The ballet is recast as a contemporary political statement set in three Italian political eras of the 20th century. Act I is set in Italy in the 1930s, during the reign of Benito Mussolini and the emergence of Fascism. (1935 was the year in which Prokofiev composed the original score.) Act II takes place in the 1950s, amid the rise of the Red Brigades and political terrorism. Act III is set in the 1990s during Silvio Berlusconi's tenure of social unrest, which serves as the backdrop for the climatic tragedy. The content of the three acts mirrors the contemporary Italian eras. In the first act, paralleling the rise of Fascism, the upper-class Capulet family is depicted with "stiff, militaristic movement", while the lower-class Montegue family is characterized by "loose, flowing motions laced with pedestrian naturalism". In the second act, paralleling the Red Brigades era of political terrorism, the romance of Romeo and Juliet is dogged by interfamilial feuding and conflict. In the third act, paralleling the "social divisions" of the Berlusconi era, the lovers meet their tragic fate. The work is accompanied by a "multimedia video backdrop".

==Performances==
The ballet was premiered by the Scottish Ballet in 2008 at the Edinburgh Festival Theatre. Following its debut, it toured the United Kingdom in 2010, and in the weeks prior to its United States premiere it was performed in the Grand Theatre by the Polish National Ballet.

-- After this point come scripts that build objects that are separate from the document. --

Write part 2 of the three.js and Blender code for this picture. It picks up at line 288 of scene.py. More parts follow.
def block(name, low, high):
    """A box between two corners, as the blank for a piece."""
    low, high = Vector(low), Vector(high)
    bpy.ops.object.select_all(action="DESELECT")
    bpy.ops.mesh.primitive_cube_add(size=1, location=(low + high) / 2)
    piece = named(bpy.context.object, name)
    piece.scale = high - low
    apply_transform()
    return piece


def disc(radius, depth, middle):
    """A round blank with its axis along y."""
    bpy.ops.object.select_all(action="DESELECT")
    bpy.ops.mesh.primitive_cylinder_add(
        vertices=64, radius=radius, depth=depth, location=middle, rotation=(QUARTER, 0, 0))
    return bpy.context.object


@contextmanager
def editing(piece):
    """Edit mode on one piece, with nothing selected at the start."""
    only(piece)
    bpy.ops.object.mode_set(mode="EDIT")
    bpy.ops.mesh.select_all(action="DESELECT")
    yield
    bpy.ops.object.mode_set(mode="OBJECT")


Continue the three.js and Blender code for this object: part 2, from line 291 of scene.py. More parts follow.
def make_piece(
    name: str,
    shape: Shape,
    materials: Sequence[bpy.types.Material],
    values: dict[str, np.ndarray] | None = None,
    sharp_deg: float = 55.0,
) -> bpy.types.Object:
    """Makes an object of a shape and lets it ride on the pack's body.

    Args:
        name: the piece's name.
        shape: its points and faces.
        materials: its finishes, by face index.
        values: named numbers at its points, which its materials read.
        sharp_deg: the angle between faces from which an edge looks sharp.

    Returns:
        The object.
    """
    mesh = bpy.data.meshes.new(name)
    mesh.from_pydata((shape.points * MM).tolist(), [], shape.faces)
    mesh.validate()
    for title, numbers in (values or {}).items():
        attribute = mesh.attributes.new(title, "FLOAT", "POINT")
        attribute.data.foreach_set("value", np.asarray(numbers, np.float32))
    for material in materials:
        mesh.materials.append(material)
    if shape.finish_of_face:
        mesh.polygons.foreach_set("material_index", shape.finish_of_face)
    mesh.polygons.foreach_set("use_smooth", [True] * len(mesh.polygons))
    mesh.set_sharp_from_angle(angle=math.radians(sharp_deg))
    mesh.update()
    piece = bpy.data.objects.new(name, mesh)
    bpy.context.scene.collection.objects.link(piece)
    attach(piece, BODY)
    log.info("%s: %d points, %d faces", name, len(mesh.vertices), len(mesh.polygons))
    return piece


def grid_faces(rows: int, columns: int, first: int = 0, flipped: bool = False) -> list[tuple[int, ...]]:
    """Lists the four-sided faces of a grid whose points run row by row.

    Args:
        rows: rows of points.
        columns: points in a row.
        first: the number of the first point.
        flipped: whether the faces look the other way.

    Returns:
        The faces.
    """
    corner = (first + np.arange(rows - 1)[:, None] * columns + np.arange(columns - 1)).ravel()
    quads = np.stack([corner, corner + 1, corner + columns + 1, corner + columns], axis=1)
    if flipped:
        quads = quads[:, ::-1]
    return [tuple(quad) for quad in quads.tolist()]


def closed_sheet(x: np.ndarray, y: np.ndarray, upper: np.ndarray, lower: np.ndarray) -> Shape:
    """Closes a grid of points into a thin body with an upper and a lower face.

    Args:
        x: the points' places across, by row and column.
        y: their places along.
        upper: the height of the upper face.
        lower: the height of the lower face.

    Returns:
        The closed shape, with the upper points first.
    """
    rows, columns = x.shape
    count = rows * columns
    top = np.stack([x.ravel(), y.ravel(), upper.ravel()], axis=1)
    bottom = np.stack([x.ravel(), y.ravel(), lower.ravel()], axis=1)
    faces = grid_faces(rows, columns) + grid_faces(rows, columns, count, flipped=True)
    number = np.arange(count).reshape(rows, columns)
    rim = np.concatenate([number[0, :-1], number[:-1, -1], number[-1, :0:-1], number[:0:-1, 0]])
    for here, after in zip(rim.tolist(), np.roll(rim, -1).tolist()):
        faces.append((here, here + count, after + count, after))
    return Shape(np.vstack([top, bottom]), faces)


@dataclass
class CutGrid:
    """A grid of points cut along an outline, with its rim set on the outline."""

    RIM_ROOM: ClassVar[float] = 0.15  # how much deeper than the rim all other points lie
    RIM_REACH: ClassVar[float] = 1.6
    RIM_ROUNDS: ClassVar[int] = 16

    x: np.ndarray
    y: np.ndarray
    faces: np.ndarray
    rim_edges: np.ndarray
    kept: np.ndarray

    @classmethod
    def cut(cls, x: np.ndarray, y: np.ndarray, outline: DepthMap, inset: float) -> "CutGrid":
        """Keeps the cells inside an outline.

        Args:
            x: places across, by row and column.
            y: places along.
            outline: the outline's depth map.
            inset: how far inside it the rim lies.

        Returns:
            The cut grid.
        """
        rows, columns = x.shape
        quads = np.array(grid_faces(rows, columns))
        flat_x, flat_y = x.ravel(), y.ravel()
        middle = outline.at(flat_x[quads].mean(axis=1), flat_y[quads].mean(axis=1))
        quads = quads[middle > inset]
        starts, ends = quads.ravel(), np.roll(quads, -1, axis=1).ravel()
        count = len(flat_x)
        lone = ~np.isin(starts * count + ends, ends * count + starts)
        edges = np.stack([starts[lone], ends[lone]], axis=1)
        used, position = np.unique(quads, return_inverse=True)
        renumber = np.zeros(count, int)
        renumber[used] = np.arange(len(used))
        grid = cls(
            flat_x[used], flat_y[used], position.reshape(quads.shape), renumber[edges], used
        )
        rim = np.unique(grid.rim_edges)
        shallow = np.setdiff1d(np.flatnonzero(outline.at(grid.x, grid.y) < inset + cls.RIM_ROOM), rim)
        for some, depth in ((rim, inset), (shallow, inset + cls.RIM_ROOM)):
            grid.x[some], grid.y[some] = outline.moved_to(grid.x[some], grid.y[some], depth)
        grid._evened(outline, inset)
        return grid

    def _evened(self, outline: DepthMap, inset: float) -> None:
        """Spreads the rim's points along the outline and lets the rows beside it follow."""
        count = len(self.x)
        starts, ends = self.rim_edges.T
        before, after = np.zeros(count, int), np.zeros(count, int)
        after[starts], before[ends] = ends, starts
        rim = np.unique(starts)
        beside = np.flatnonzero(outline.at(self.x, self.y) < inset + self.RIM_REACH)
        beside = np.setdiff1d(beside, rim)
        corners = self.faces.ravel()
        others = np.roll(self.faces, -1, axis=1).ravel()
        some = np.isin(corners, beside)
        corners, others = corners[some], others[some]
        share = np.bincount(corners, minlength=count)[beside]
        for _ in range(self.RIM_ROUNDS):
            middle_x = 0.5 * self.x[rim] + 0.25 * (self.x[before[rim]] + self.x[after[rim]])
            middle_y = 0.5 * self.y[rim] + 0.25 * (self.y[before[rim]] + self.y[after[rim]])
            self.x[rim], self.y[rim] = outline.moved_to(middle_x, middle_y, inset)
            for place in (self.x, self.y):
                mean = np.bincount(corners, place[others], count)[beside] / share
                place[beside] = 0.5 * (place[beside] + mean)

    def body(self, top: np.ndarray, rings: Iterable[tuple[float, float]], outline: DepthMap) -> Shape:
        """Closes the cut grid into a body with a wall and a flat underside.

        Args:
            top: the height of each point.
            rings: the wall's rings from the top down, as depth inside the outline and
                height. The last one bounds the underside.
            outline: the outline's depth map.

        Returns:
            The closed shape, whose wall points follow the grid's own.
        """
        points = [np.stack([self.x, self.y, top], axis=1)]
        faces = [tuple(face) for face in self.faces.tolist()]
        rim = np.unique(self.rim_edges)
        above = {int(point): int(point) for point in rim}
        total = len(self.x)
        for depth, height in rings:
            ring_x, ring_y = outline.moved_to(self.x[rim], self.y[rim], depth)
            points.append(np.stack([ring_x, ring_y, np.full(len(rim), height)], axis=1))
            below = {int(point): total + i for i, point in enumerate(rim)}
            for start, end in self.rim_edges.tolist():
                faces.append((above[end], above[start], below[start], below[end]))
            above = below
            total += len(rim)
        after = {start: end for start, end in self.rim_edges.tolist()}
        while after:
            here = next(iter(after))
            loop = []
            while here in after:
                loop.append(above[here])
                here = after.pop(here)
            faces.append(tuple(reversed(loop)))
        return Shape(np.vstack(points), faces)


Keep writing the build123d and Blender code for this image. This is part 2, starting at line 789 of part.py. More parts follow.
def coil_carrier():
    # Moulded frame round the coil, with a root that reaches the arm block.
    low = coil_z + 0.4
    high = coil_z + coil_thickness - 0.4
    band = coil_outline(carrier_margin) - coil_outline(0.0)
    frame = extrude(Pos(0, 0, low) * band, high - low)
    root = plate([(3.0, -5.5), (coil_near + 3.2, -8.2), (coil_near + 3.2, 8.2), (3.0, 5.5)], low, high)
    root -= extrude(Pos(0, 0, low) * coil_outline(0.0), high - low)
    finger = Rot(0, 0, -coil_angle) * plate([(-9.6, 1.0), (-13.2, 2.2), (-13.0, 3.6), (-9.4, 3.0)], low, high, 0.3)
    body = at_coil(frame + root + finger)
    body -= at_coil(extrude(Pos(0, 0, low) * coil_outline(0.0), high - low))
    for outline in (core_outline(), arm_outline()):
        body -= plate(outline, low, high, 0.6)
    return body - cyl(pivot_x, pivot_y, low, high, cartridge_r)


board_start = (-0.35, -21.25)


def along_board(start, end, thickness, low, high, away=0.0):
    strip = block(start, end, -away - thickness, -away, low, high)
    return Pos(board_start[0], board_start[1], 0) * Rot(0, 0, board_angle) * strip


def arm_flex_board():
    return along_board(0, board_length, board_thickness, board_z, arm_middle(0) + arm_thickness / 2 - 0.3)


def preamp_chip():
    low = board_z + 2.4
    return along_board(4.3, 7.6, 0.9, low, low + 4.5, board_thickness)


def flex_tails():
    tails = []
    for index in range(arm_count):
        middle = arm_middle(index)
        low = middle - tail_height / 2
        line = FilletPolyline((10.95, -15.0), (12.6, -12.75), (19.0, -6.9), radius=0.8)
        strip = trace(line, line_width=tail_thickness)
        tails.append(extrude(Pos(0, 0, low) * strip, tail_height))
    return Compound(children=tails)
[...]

Its United States premiere will be by the Joffrey Ballet at Auditorium Theatre with music performed by the Chicago Philharmonic Orchestra in 2014. The Joffrey had previously performed Cranko's adaptation of Prokofiev multiple times as early as 1984, when it gave the Prokofiev score its United States debut. In 2014, there was also an encore UK touring production that visited Inverness, Aberdeen, Edinburgh, London and Glasgow.